Dealbreaker: He's a Socialist
In our Dealbreakers series, exes report on the habit, belief, or boxer brief that ended the affair.
When I first met Harry at a dinner with friends, he practically staged a radical stump speech over appetizers. I was drawn to his outspoken idealism, but I pegged his type as a short-haired food co-op girl who dressed in camouflage. I wear fishnets and lipstick and edit a blog about cupcakes, and I wasn't sure we'd be a match. But I soon found that I fit right into one half of Harry’s political and personal divide.
Harry called himself a socialist, but he looked like any other high-end hipster. He didn't wear ratty clothes or buttons supporting any particular cause; in fact, he had a taste for fine foods and designer fashions. But his mind was consumed deeply in his radical politics, and in between his consumerist indulgences, his views rushed out in scathing critiques directed at anyone who didn't live up to his ideals. Harry could jump from comparing vintage cheeses to declaring that some new politician was just in it for the money. And as we slowly developed a relationship, Harry began to turn his political analysis on my lifestyle, too.

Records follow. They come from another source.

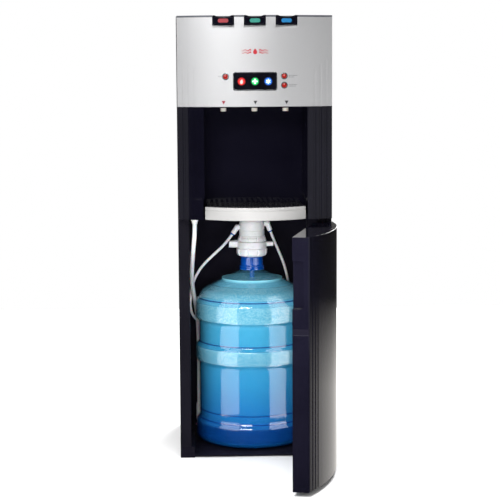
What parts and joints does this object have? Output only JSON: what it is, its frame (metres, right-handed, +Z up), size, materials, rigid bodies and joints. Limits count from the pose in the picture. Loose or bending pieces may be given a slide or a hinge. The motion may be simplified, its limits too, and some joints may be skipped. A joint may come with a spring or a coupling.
{
  "type": "bottom-loading water dispenser",
  "caption": "Floor-standing water dispenser with hot, room and cold outlets, a drip tray and a hinged door over a bottle compartment.",
  "frame": {"origin": "on the floor under the centre of the cabinet, door not counted", "axes": "+Z up, +X to the right seen from the front, the front faces -Y"},
  "size_m": [0.3487, 0.6805, 0.998],
  "materials": {
    "gloss_black": "moulded gloss black",
    "satin_black": "fine moulded texture",
    "painted_black": "satin powder coat",
    "silver_panel": "silver metallic paint, satin",
    "light_trim": "satin light grey",
    "lid_grey": "satin",
    "label_red": "gloss print",
    "label_green": "gloss print",
    "label_blue": "gloss print",
    "window_black": "polished",
    "bright_trim": "satin bright",
    "lens_red": "polished",
    "cream_plastic": "satin",
    "hose_white": "satin",
    "steel": "satin",
    "brass_parts": "satin",
    "board_green": "solder mask",
    "rubber_black": "matte",
    "bottle_blue": "clear tinted",
    "water_clear": "clear",
    "deep_blue": "gloss"
  },
  "bodies": {
    "cabinet": {"base_tray": "satin_black", "side_panel_left": "painted_black", "side_panel_right": "painted_black", "post_left": "painted_black", "post_right": "painted_black", "compartment_liner": "satin_black", "machine_deck": "satin_black", "hinge_brackets": "painted_black", "bay_surround": "gloss_black", "tray_housing": "gloss_black", "control_fascia": "silver_panel", "top_cover": "lid_grey", "display_bezel": "bright_trim", "display_window": "window_black", "lamp_bezels": "bright_trim", "lamp_lenses": "lens_red", "nozzles": "cream_plastic", "outlet_valves": "brass_parts", "switch_bar": "satin_black", "control_board": "board_green", "hot_tank": "steel", "cold_tank": "steel", "tank_shelf": "painted_black", "compressor": "painted_black", "compressor_feet": "rubber_black", "pump": "satin_black", "rear_panel": "painted_black", "rocker_frames": "satin_black", "power_inlet": "satin_black", "condenser": "painted_black", "screws": "steel", "hose_gland": "cream_plastic", "wall_fittings": "cream_plastic", "water_hose": "hose_white", "air_hose": "hose_white", "drain_hose": "hose_white"},
    "door": {"door_panel": "gloss_black", "door_liner": "satin_black", "door_catch": "steel"},
    "drip_tray": {"tray_front": "light_trim", "tray_basin": "satin_black"},
    "grille": {"drip_grille": "satin_black"},
    "key_hot": {"button_hot": "gloss_black", "label_hot": "label_red"},
    "key_room": {"button_room": "gloss_black", "label_room": "label_green"},
    "key_cold": {"button_cold": "gloss_black", "label_cold": "label_blue"},
    "bottle": {"water_bottle": "bottle_blue", "water": "water_clear", "neck_cap": "deep_blue", "dip_tube": "cream_plastic", "probe_body": "cream_plastic", "hose_fittings": "cream_plastic", "fitting_collets": "deep_blue"},
    "lock_ring": {"probe_collar": "cream_plastic"},
    "switch_hot": {"rocker_hot": "satin_black"},
    "switch_cold": {"rocker_cold": "satin_black"},
    "plug": {"drain_plug": "rubber_black"}
  },
  "joints": [
    {"name": "door_hinge", "type": "hinge", "parent": "cabinet", "child": "door", "pos_m": [0.152, -0.1835, 0.27], "axis": [0, 0, 1], "range_deg": [-77.3, 16]},
    {"name": "tray_slide", "type": "slide", "parent": "cabinet", "child": "drip_tray", "axis": [0, -1, 0], "range_m": [0, 0.13]},
    {"name": "grille_lift", "type": "slide", "parent": "drip_tray", "child": "grille", "axis": [0, 0, 1], "range_m": [0, 0.05]},
    {"name": "button_hot_press", "type": "slide", "parent": "cabinet", "child": "key_hot", "axis": [0, 0, -1], "range_m": [0, 0.004], "stiffness_N_per_m": 500, "springref_m": -0.004},
    {"name": "button_room_press", "type": "slide", "parent": "cabinet", "child": "key_room", "axis": [0, 0, -1], "range_m": [0, 0.004], "stiffness_N_per_m": 500, "springref_m": -0.004},
    {"name": "button_cold_press", "type": "slide", "parent": "cabinet", "child": "key_cold", "axis": [0, 0, -1], "range_m": [0, 0.004], "stiffness_N_per_m": 500, "springref_m": -0.004},
    {"name": "bottle_slide", "type": "slide", "parent": "cabinet", "child": "bottle", "axis": [0, -1, 0], "range_m": [0, 0.12], "deforming": ["water_hose", "air_hose"]},
    {"name": "lock_ring_turn", "type": "hinge", "parent": "bottle", "child": "lock_ring", "pos_m": [-0.0015, 0, 0.46], "axis": [0, 0, 1], "range_deg": [-60, 0]},
    {"name": "rocker_hot_tilt", "type": "hinge", "parent": "cabinet", "child": "switch_hot", "pos_m": [-0.11, 0.16, 0.945], "axis": [1, 0, 0], "range_deg": [0, 18]},
    {"name": "rocker_cold_tilt", "type": "hinge", "parent": "cabinet", "child": "switch_cold", "pos_m": [-0.078, 0.16, 0.945], "axis": [1, 0, 0], "range_deg": [0, 18]},
    {"name": "plug_pull", "type": "slide", "parent": "cabinet", "child": "plug", "axis": [0, 1, 0], "range_m": [0, 0.03]}
  ]
}
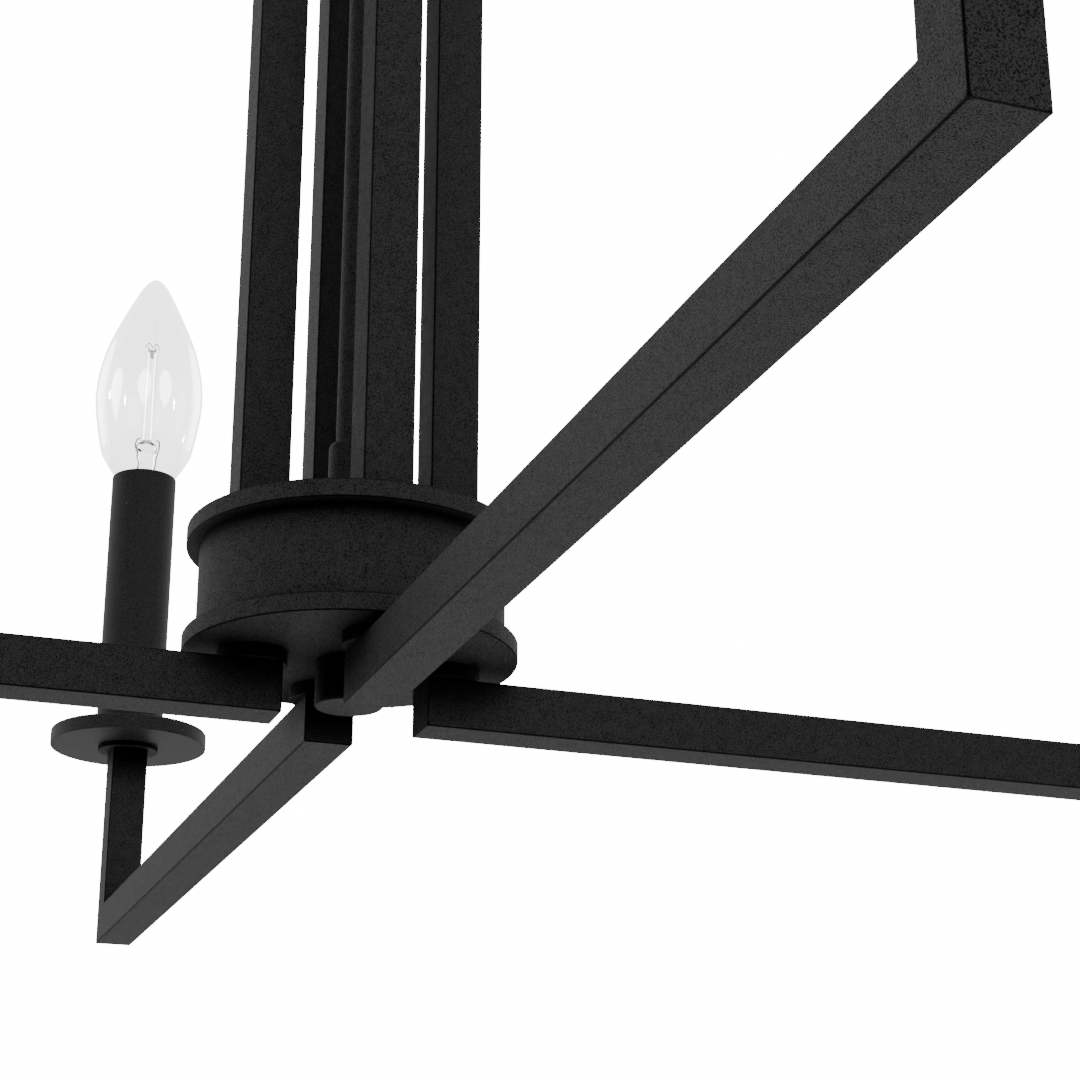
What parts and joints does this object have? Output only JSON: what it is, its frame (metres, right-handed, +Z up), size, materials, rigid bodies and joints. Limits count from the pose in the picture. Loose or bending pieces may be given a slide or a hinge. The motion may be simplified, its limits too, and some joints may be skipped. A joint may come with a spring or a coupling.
{
  "type": "linear island pendant",
  "caption": "Linear island pendant: square-tube cross arms with mitred upturns, candle sleeves and clear torpedo bulbs, hung from a square-bar column, stem and swivel canopy.",
  "frame": {"origin": "on the ceiling plane at the centre of the canopy and of the two box-screw slots", "axes": "+Z up out of the ceiling face, +X along the two long arms, +Y along a short arm"},
  "size_m": [1.0418, 0.6378, 0.8506],
  "materials": {
    "black_powder_coat": "finely textured matt black powder coat",
    "black_satin": "smooth satin black",
    "zinc_steel": "zinc plated",
    "green_screw": "green passivated screw",
    "socket_plastic": "moulded black phenolic",
    "clear_glass": "clear glass",
    "nickel_cap": "nickel plated screw cap"
  },
  "bodies": {
    "ceiling_mount": {"mounting_bar": "zinc_steel", "canopy": "black_powder_coat", "canopy_studs": "zinc_steel", "canopy_ball_nuts": "black_powder_coat", "ground_screw": "green_screw", "canopy_nipple": "zinc_steel", "canopy_lock_nut": "zinc_steel"},
    "swivel_head": {"swivel_yoke": "black_powder_coat", "swivel_pin": "black_powder_coat"},
    "pendant": {"swivel_knuckle": "black_powder_coat", "stem_upper": "black_powder_coat", "stem_collar": "black_powder_coat", "stem_lower": "black_powder_coat", "top_cap": "black_powder_coat", "top_plate": "black_powder_coat", "rod_couplings": "black_powder_coat", "centre_rod": "black_powder_coat", "hub_plate": "black_powder_coat", "hub_band": "black_powder_coat", "hub_base": "black_powder_coat", "finial": "black_powder_coat", "arm_collars": "black_powder_coat", "candle_washers": "black_powder_coat", "arm_end_blocks": "black_powder_coat", "column_nipples": "zinc_steel", "column_lock_nuts": "zinc_steel", "bar_screws": "zinc_steel", "tube_end_blocks": "zinc_steel", "arm_screws": "zinc_steel", "candle_nipples": "zinc_steel", "socket_brackets": "zinc_steel", "lamp_sockets": "socket_plastic", "column_bar_right": "black_powder_coat", "arm_right": "black_powder_coat", "upright_right": "black_powder_coat", "drip_pan_right": "black_powder_coat", "candle_sleeve_right": "black_satin", "column_bar_back": "black_powder_coat", "arm_back": "black_powder_coat", "upright_back": "black_powder_coat", "drip_pan_back": "black_powder_coat", "candle_sleeve_back": "black_satin", "column_bar_left": "black_powder_coat", "arm_left": "black_powder_coat", "upright_left": "black_powder_coat", "drip_pan_left": "black_powder_coat", "candle_sleeve_left": "black_satin", "column_bar_front": "black_powder_coat", "arm_front": "black_powder_coat", "upright_front": "black_powder_coat", "drip_pan_front": "black_powder_coat", "candle_sleeve_front": "black_satin"},
    "bulb_right": {"bulb_glass_right": "clear_glass", "bulb_cap_right": "nickel_cap"},
    "bulb_back": {"bulb_glass_back": "clear_glass", "bulb_cap_back": "nickel_cap"},
    "bulb_left": {"bulb_glass_left": "clear_glass", "bulb_cap_left": "nickel_cap"},
    "bulb_front": {"bulb_glass_front": "clear_glass", "bulb_cap_front": "nickel_cap"}
  },
  "joints": [
    {"name": "canopy_swivel", "type": "hinge", "parent": "ceiling_mount", "child": "swivel_head", "pos_m": [0, 0, -0.03], "axis": [0, 0, 1], "range_deg": [-175, 175]},
    {"name": "stem_tilt", "type": "hinge", "parent": "swivel_head", "child": "pendant", "pos_m": [0, 0, -0.0423], "axis": [0, 1, 0], "range_deg": [-30, 30]},
    {"name": "bulb_right_out", "type": "slide", "parent": "pendant", "child": "bulb_right", "axis": [0, 0, 1], "range_m": [0, 0.03]},
    {"name": "bulb_back_out", "type": "slide", "parent": "pendant", "child": "bulb_back", "axis": [0, 0, 1], "range_m": [0, 0.03]},
    {"name": "bulb_left_out", "type": "slide", "parent": "pendant", "child": "bulb_left", "axis": [0, 0, 1], "range_m": [0, 0.03]},
    {"name": "bulb_front_out", "type": "slide", "parent": "pendant", "child": "bulb_front", "axis": [0, 0, 1], "range_m": [0, 0.03]}
  ]
}
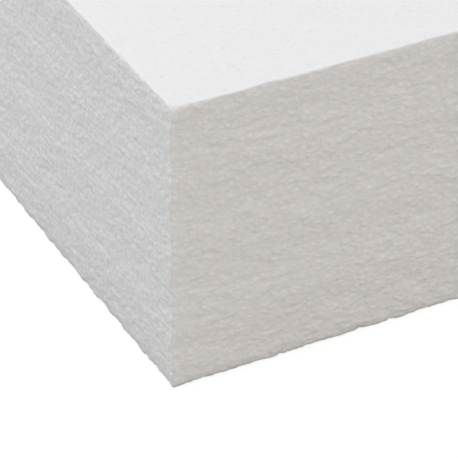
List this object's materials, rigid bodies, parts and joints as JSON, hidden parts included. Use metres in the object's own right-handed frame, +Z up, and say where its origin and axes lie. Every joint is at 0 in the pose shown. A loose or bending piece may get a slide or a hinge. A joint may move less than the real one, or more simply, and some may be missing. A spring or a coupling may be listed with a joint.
{
  "type": "foam insulation board",
  "caption": "Thick rectangular slab of white expanded polystyrene bead foam with flat faces and hot-wire-cut edges, used as thermal insulation board.",
  "frame": {"origin": "middle of the board's underside", "axes": "+X along the board's length, +Y across its width, +Z up through its thickness from the underside to the top face; the chipped upright corner of the picture is at -X, -Y"},
  "size_m": [1, 0.5, 0.1],
  "materials": {
    "foam": "matt white expanded polystyrene, faint bead pattern"
  },
  "bodies": {
    "root": {"board": "foam"}
  },
  "joints": []
}
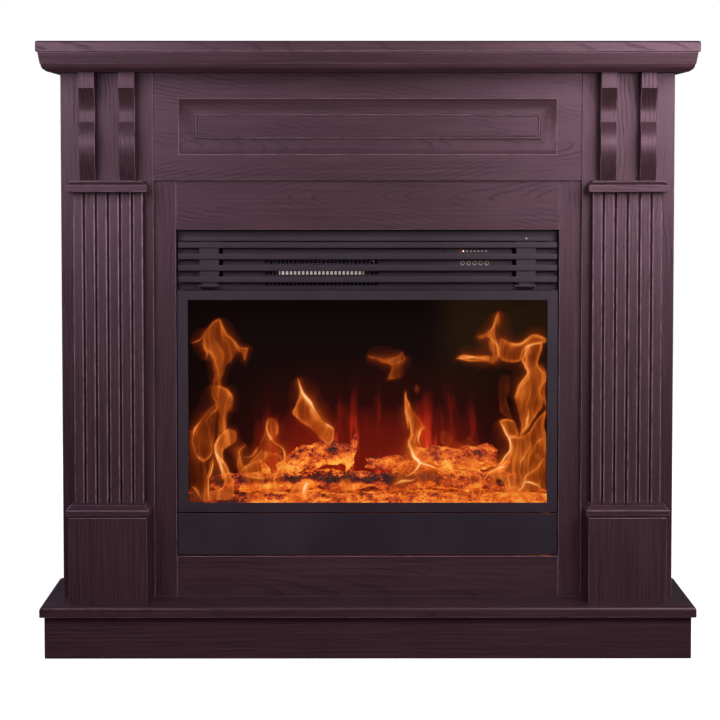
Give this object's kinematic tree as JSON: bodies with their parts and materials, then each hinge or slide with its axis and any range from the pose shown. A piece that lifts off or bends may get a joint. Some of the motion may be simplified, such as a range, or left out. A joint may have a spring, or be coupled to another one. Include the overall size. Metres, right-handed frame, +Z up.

Before I met Harry, I didn’t draw much of a connection between my obsession with cupcakes and worldwide systems of oppression. At first, Harry didn’t, either. At Purim, we’d baked Hamentaschen cupcakes together. He even came up with the recipe and got playful in the kitchen, and the final product turned out way better than it would have if I'd made it on my own. But a few months later, when I told Harry that some readers of my blog had balked at the pro-gay marriage cupcakes I'd posted, he took me to task. "What did you expect?” he told me. “Cupcakes are inherently WASPy."
I’m a bisexual liberal Jew, and at the time, my fellow cupcake bloggers were of African-American and Polish descent. There was nary a WASP among us. “That doesn’t matter,” he informed me. The history of cupcakes, he explained, is “associated with WASPs, and that will always be part of them, even if you yourself aren’t a WASP.” He added, “There is nothing subversive about cupcakes.”
I don’t think the path to social change is paved with buttercream frosting. But Harry’s way of thinking—where once something is tarred with conservatism it can never develop any other meaning—infuriated me. Meanwhile, my response—that sometimes it’s enough to do something simply for the fun of it—seemed to amuse him. For Harry, informing me that my pride and joy didn't pass revolutionary muster was a playful exercise, but I didn’t find lecturing fun. I bit my tongue instead of reminding him that his heavy smoking habit funded the evils of Big Tobacco.
Harry’s hypocrisy grated on me, but I also found myself admiring his commitment to intellectual idealism, even if it never quite matched up to reality. Harry read the newspaper, followed local politics, and was smart enough to cultivate informed opinions, and that went a long way. In some ways, he reminded me of my former self. When I was 16, I got arrested protesting a pigeon shoot in Hegins, Pennsylvania. As I got older, I learned to fold my liberal politics into an everyday life that didn’t always accommodate impromptu court dates.
But Harry never seemed able to reconcile his politics with his day-to-day life. When he tried, it was obnoxious. I held a party one night, and Harry told me at the last minute that he couldn't come because he didn't have subway fare (at the time, $2). I don't know if he truly didn't have the money—in all likelihood, he'd probably spent his last dollars on cigarettes—but the excuse began to deflate the romantic trappings of his socialist idealism. There is a way to fight the system while also living within it. He wasn't doing either.
Perhaps we could have managed this contradiction had we not met in 2007, just as the presidential election was moving into full swing. While I was following the election cycle and supporting Obama, Harry had already tuned out. He declared Hillary Clinton “useless” and reduced the whole enterprise to a battle between one capitalist and another.
On Election Night, he was living on the West Coast while I was still in New York. My block exploded when the election was called for Obama. People were literally dancing in the streets. When I called him to share the moment, I found him at his most morose. He was in California, where Prop 8, a ballot measure to remove marriage rights for same-sex couples, had passed with 52 percent of voters. He couldn’t seem to find the middle ground between mourning the loss and celebrating the win. While that vote was highly upsetting, I couldn’t even coax out of him a begrudging nod to the historic victory. "What's the difference, really?” he told me. “It's not like Obama and McCain are so far away from each other."
This was the kind of utopian thinking that made fringe candidates permanently fringe. But it also made me uneasy on a personal level. If even a revolutionary global event couldn’t phase him, what could I ever do to impress him?
If you’re so consumed with complete societal overhaul that you can’t even acknowledge the importance of our first black president, something is askew. In the morning, I woke up to an email from Harry telling me he’d experienced a delayed reaction to the news. But I was still put off. It wasn’t his socialist values I objected to, but their real-world application: If you can't win, you might as well give up. In the end, I gave up, too.